Task statement = Extract all of the data and reproduce it precisely.

──────────────────────────────

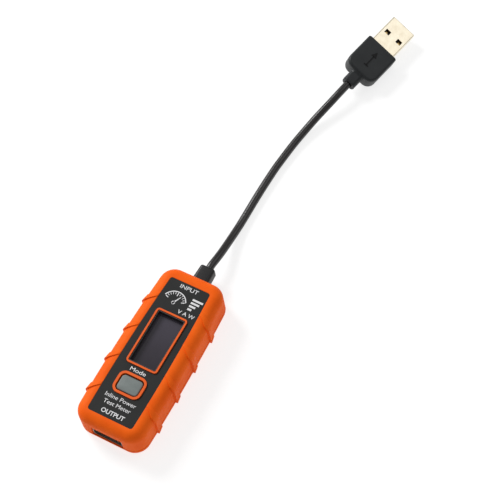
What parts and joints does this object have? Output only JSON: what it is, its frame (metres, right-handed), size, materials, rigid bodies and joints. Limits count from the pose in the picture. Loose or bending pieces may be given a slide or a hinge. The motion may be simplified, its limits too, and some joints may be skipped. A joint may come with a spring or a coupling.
{
  "type": "usb power meter",
  "caption": "In-line meter with a display window, a mode key, a type A output socket at one end and a short captive lead with a type A plug at the other.",
  "frame": {"origin": "centre of the flat rear face of the meter, on the surface it lies on", "axes": "+Z out of the display face, +Y along the meter towards the input lead, +X to the right of the display"},
  "size_m": [0.0401, 0.2209, 0.0154],
  "materials": {
    "orange_overmould": "satin moulded elastomer",
    "orange_case": "satin moulded plastic",
    "black_case": "fine texture",
    "label": "printed satin film",
    "lens": "smoked",
    "panel": "polished",
    "flex": "polyimide film",
    "button": "matte silicone",
    "board": "solder mask",
    "socket_metal": "nickel plated sheet",
    "insulator": "moulded",
    "gold": "gold flash",
    "ceramic": "ceramic",
    "chip": "epoxy",
    "capacitor": "moulded epoxy",
    "boot": "satin",
    "red_wire": "extruded",
    "white_wire": "extruded",
    "green_wire": "extruded",
    "black_wire": "extruded",
    "screw": "black zinc",
    "cable_jacket": "glossy extruded jacket",
    "plug_rubber": "fine matte texture",
    "plug_metal": "nickel plated sheet"
  },
  "bodies": {
    "housing": {"front_overmould": "orange_overmould", "rear_overmould": "orange_overmould", "front_case": "orange_case", "rear_case": "black_case", "front_label": "label", "display_lens": "lens", "window_bezel": "black_case", "display_panel": "panel", "display_frame": "black_case", "display_flex": "flex", "mode_switch": "black_case", "circuit_board": "board", "output_socket_shell": "socket_metal", "output_socket_insulator": "insulator", "output_contact_1": "gold", "output_contact_2": "gold", "output_contact_3": "gold", "output_contact_4": "gold", "shunt_resistor": "ceramic", "sense_amplifier": "chip", "microcontroller": "chip", "voltage_regulator": "chip", "crystal": "socket_metal", "input_capacitor": "capacitor", "output_capacitor": "capacitor", "inductor": "chip", "cable_boot": "boot", "wire_supply": "red_wire", "wire_data_minus": "white_wire", "wire_data_plus": "green_wire", "wire_ground": "black_wire", "case_screw_output_left": "screw", "case_screw_output_right": "screw", "case_screw_input_left": "screw", "case_screw_input_right": "screw", "cable": "cable_jacket", "plug_moulding": "plug_rubber", "plug_shell": "plug_metal", "plug_insulator": "insulator", "plug_contact_1": "gold", "plug_contact_2": "gold", "plug_contact_3": "gold", "plug_contact_4": "gold"},
    "mode_key": {"mode_button": "button"},
    "switch_plunger": {"mode_switch_plunger": "insulator"}
  },
  "joints": [
    {"name": "mode_button_press", "type": "slide", "parent": "housing", "child": "mode_key", "axis": [0, 0, -1], "range_m": [0, 0.0004], "stiffness_N_per_m": 2000},
    {"name": "mode_switch_press", "type": "slide", "parent": "housing", "child": "switch_plunger", "axis": [0, 0, -1], "range_m": [0, 0.0004]}
  ],
  "couplings": [
    {"joint": "mode_switch_press", "follows": "mode_button_press", "ratio": 1}
  ]
}
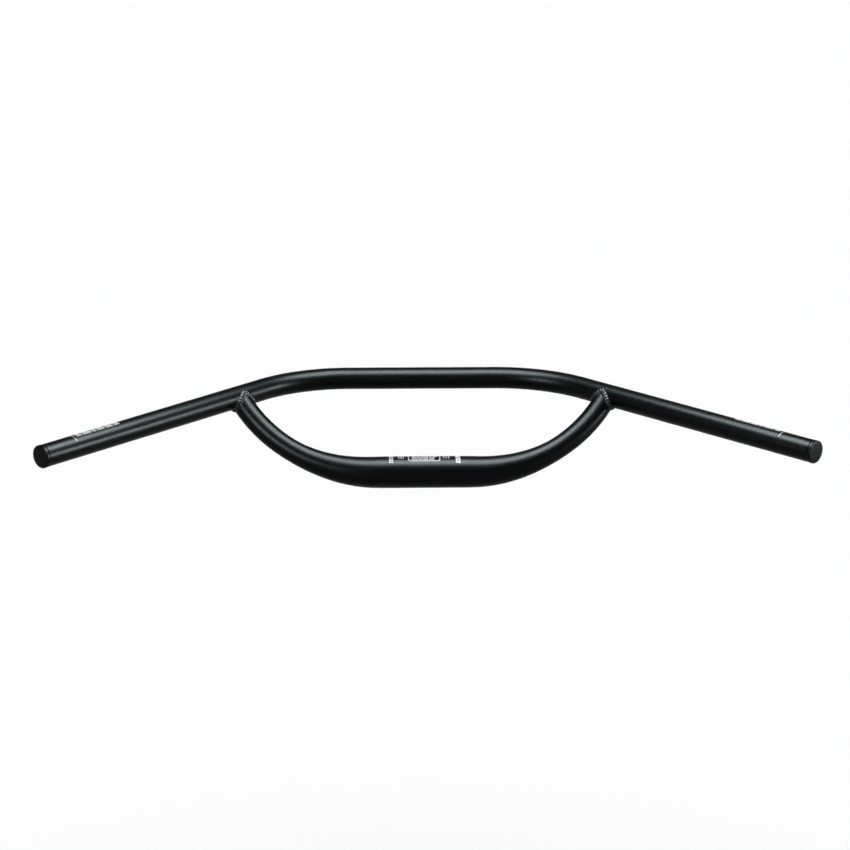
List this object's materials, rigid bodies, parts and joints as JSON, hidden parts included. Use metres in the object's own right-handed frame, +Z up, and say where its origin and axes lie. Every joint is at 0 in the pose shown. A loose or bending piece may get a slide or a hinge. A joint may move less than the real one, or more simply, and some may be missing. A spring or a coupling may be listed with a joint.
{
  "type": "loop handlebar",
  "caption": "Bicycle loop handlebar: a swept tube bent in an open loop, with a thicker tapered clamp tube welded across it and plugged grip ends.",
  "frame": {"origin": "middle of the clamp section, on its axis", "axes": "+X along the clamp section to the rider's right, +Y forward, +Z up; the loop's own plane is level, above the clamp section"},
  "size_m": [0.753, 0.2608, 0.0907],
  "materials": {
    "tube_finish": "satin",
    "weld_finish": "satin",
    "plug_plastic": "matte",
    "print_white": "matte"
  },
  "bodies": {
    "root": {"loop_tube": "tube_finish", "clamp_tube": "tube_finish", "weld_bead_left": "weld_finish", "weld_bead_right": "weld_finish", "end_plug_left": "plug_plastic", "end_plug_right": "plug_plastic"}
  },
  "joints": []
}
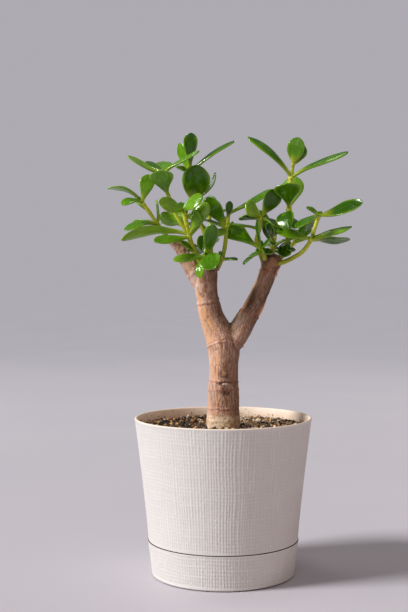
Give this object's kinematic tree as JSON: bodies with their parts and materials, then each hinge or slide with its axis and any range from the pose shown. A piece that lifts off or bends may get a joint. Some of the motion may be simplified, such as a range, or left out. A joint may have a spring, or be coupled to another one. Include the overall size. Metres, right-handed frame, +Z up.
{
  "type": "jade plant in pot",
  "caption": "Jade plant with a short forked woody trunk and two crowns of thick oval leaves, in a tapered pot that stands in a deep matching saucer.",
  "frame": {"origin": "middle of the saucer's flat underside, on the surface that the pot stands on", "axes": "+Z up along the pot's axis, -Y towards the front, +X towards the taller right-hand crown of leaves"},
  "size_m": [0.2257, 0.1598, 0.398],
  "materials": {
    "planter": "matte, with a fine woven relief",
    "soil": "loose dark grit",
    "bark": "matt bark with ring scars",
    "foliage": "glossy leaves on fleshy green stems"
  },
  "bodies": {
    "root": {"saucer": "planter", "pot": "planter", "soil": "soil", "trunk": "bark", "shoot_left_tip": "foliage", "shoot_left_front": "foliage", "shoot_left_centre": "foliage", "shoot_left_right": "foliage", "rosette_left": "foliage", "shoot_left_back": "foliage", "shoot_left_far": "foliage", "shoot_right_tall": "foliage", "shoot_right_outer": "foliage", "shoot_right_inner": "foliage", "rosette_right": "foliage", "shoot_right_centre": "foliage", "shoot_right_back": "foliage", "shoot_right_far": "foliage"}
  },
  "joints": []
}
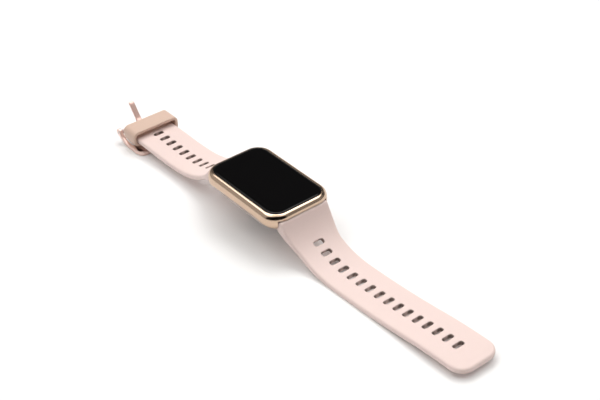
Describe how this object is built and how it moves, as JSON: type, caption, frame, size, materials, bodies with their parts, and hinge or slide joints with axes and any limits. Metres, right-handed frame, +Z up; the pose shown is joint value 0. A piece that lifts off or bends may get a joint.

──────────────────────────────

Full response =
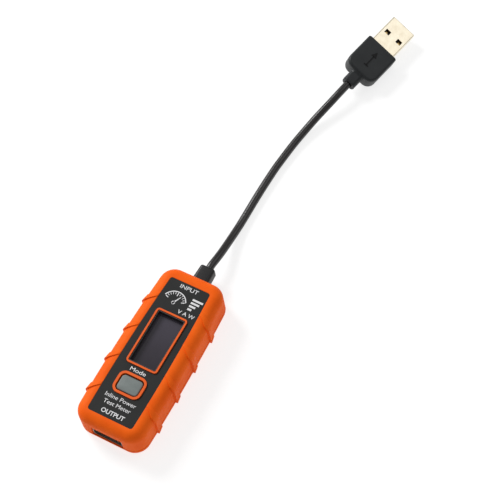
What parts and joints does this object have? Output only JSON: what it is, its frame (metres, right-handed), size, materials, rigid bodies and joints. Limits count from the pose in the picture. Loose or bending pieces may be given a slide or a hinge. The motion may be simplified, its limits too, and some joints may be skipped. A joint may come with a spring or a coupling.
{
  "type": "usb power meter",
  "caption": "In-line meter with a display window, a mode key, a type A output socket at one end and a short captive lead with a type A plug at the other.",
  "frame": {"origin": "centre of the flat rear face of the meter, on the surface it lies on", "axes": "+Z out of the display face, +Y along the meter towards the input lead, +X to the right of the display"},
  "size_m": [0.0401, 0.2209, 0.0154],
  "materials": {
    "orange_overmould": "satin moulded elastomer",
    "orange_case": "satin moulded plastic",
    "black_case": "fine texture",
    "label": "printed satin film",
    "lens": "smoked",
    "panel": "polished",
    "flex": "polyimide film",
    "button": "matte silicone",
    "board": "solder mask",
    "socket_metal": "nickel plated sheet",
    "insulator": "moulded",
    "gold": "gold flash",
    "ceramic": "ceramic",
    "chip": "epoxy",
    "capacitor": "moulded epoxy",
    "boot": "satin",
    "red_wire": "extruded",
    "white_wire": "extruded",
    "green_wire": "extruded",
    "black_wire": "extruded",
    "screw": "black zinc",
    "cable_jacket": "glossy extruded jacket",
    "plug_rubber": "fine matte texture",
    "plug_metal": "nickel plated sheet"
  },
  "bodies": {
    "housing": {"front_overmould": "orange_overmould", "rear_overmould": "orange_overmould", "front_case": "orange_case", "rear_case": "black_case", "front_label": "label", "display_lens": "lens", "window_bezel": "black_case", "display_panel": "panel", "display_frame": "black_case", "display_flex": "flex", "mode_switch": "black_case", "circuit_board": "board", "output_socket_shell": "socket_metal", "output_socket_insulator": "insulator", "output_contact_1": "gold", "output_contact_2": "gold", "output_contact_3": "gold", "output_contact_4": "gold", "shunt_resistor": "ceramic", "sense_amplifier": "chip", "microcontroller": "chip", "voltage_regulator": "chip", "crystal": "socket_metal", "input_capacitor": "capacitor", "output_capacitor": "capacitor", "inductor": "chip", "cable_boot": "boot", "wire_supply": "red_wire", "wire_data_minus": "white_wire", "wire_data_plus": "green_wire", "wire_ground": "black_wire", "case_screw_output_left": "screw", "case_screw_output_right": "screw", "case_screw_input_left": "screw", "case_screw_input_right": "screw", "cable": "cable_jacket", "plug_moulding": "plug_rubber", "plug_shell": "plug_metal", "plug_insulator": "insulator", "plug_contact_1": "gold", "plug_contact_2": "gold", "plug_contact_3": "gold", "plug_contact_4": "gold"},
    "mode_key": {"mode_button": "button"},
    "switch_plunger": {"mode_switch_plunger": "insulator"}
  },
  "joints": [
    {"name": "mode_button_press", "type": "slide", "parent": "housing", "child": "mode_key", "axis": [0, 0, -1], "range_m": [0, 0.0004], "stiffness_N_per_m": 2000},
    {"name": "mode_switch_press", "type": "slide", "parent": "housing", "child": "switch_plunger", "axis": [0, 0, -1], "range_m": [0, 0.0004]}
  ],
  "couplings": [
    {"joint": "mode_switch_press", "follows": "mode_button_press", "ratio": 1}
  ]
}
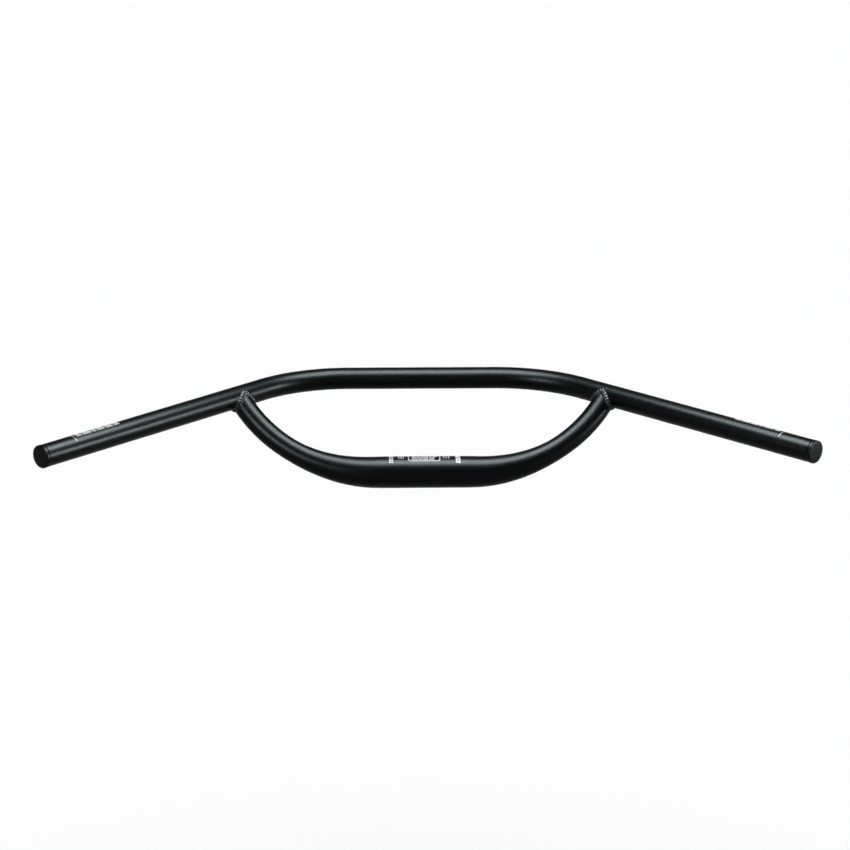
List this object's materials, rigid bodies, parts and joints as JSON, hidden parts included. Use metres in the object's own right-handed frame, +Z up, and say where its origin and axes lie. Every joint is at 0 in the pose shown. A loose or bending piece may get a slide or a hinge. A joint may move less than the real one, or more simply, and some may be missing. A spring or a coupling may be listed with a joint.
{
  "type": "loop handlebar",
  "caption": "Bicycle loop handlebar: a swept tube bent in an open loop, with a thicker tapered clamp tube welded across it and plugged grip ends.",
  "frame": {"origin": "middle of the clamp section, on its axis", "axes": "+X along the clamp section to the rider's right, +Y forward, +Z up; the loop's own plane is level, above the clamp section"},
  "size_m": [0.753, 0.2608, 0.0907],
  "materials": {
    "tube_finish": "satin",
    "weld_finish": "satin",
    "plug_plastic": "matte",
    "print_white": "matte"
  },
  "bodies": {
    "root": {"loop_tube": "tube_finish", "clamp_tube": "tube_finish", "weld_bead_left": "weld_finish", "weld_bead_right": "weld_finish", "end_plug_left": "plug_plastic", "end_plug_right": "plug_plastic"}
  },
  "joints": []
}
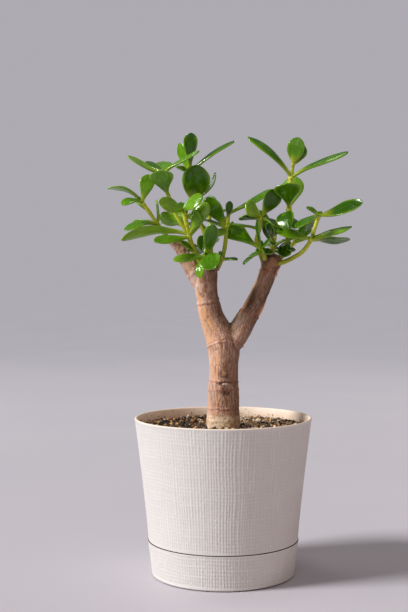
Give this object's kinematic tree as JSON: bodies with their parts and materials, then each hinge or slide with its axis and any range from the pose shown. A piece that lifts off or bends may get a joint. Some of the motion may be simplified, such as a range, or left out. A joint may have a spring, or be coupled to another one. Include the overall size. Metres, right-handed frame, +Z up.
{
  "type": "jade plant in pot",
  "caption": "Jade plant with a short forked woody trunk and two crowns of thick oval leaves, in a tapered pot that stands in a deep matching saucer.",
  "frame": {"origin": "middle of the saucer's flat underside, on the surface that the pot stands on", "axes": "+Z up along the pot's axis, -Y towards the front, +X towards the taller right-hand crown of leaves"},
  "size_m": [0.2257, 0.1598, 0.398],
  "materials": {
    "planter": "matte, with a fine woven relief",
    "soil": "loose dark grit",
    "bark": "matt bark with ring scars",
    "foliage": "glossy leaves on fleshy green stems"
  },
  "bodies": {
    "root": {"saucer": "planter", "pot": "planter", "soil": "soil", "trunk": "bark", "shoot_left_tip": "foliage", "shoot_left_front": "foliage", "shoot_left_centre": "foliage", "shoot_left_right": "foliage", "rosette_left": "foliage", "shoot_left_back": "foliage", "shoot_left_far": "foliage", "shoot_right_tall": "foliage", "shoot_right_outer": "foliage", "shoot_right_inner": "foliage", "rosette_right": "foliage", "shoot_right_centre": "foliage", "shoot_right_back": "foliage", "shoot_right_far": "foliage"}
  },
  "joints": []
}
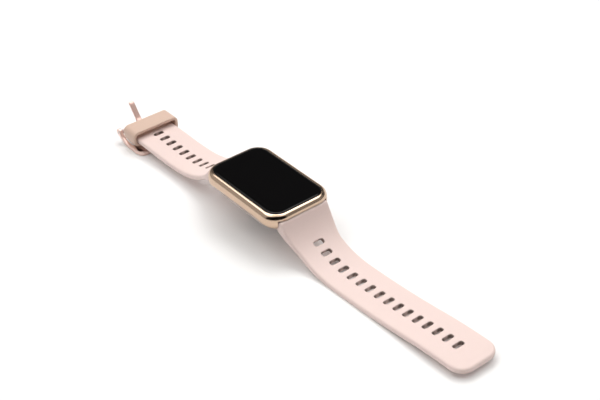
Describe how this object is built and how it moves, as JSON: type, caption, frame, size, materials, bodies with their parts, and hinge or slide joints with axes and any limits. Metres, right-handed frame, +Z up; the pose shown is joint value 0. A piece that lifts off or bends may get a joint.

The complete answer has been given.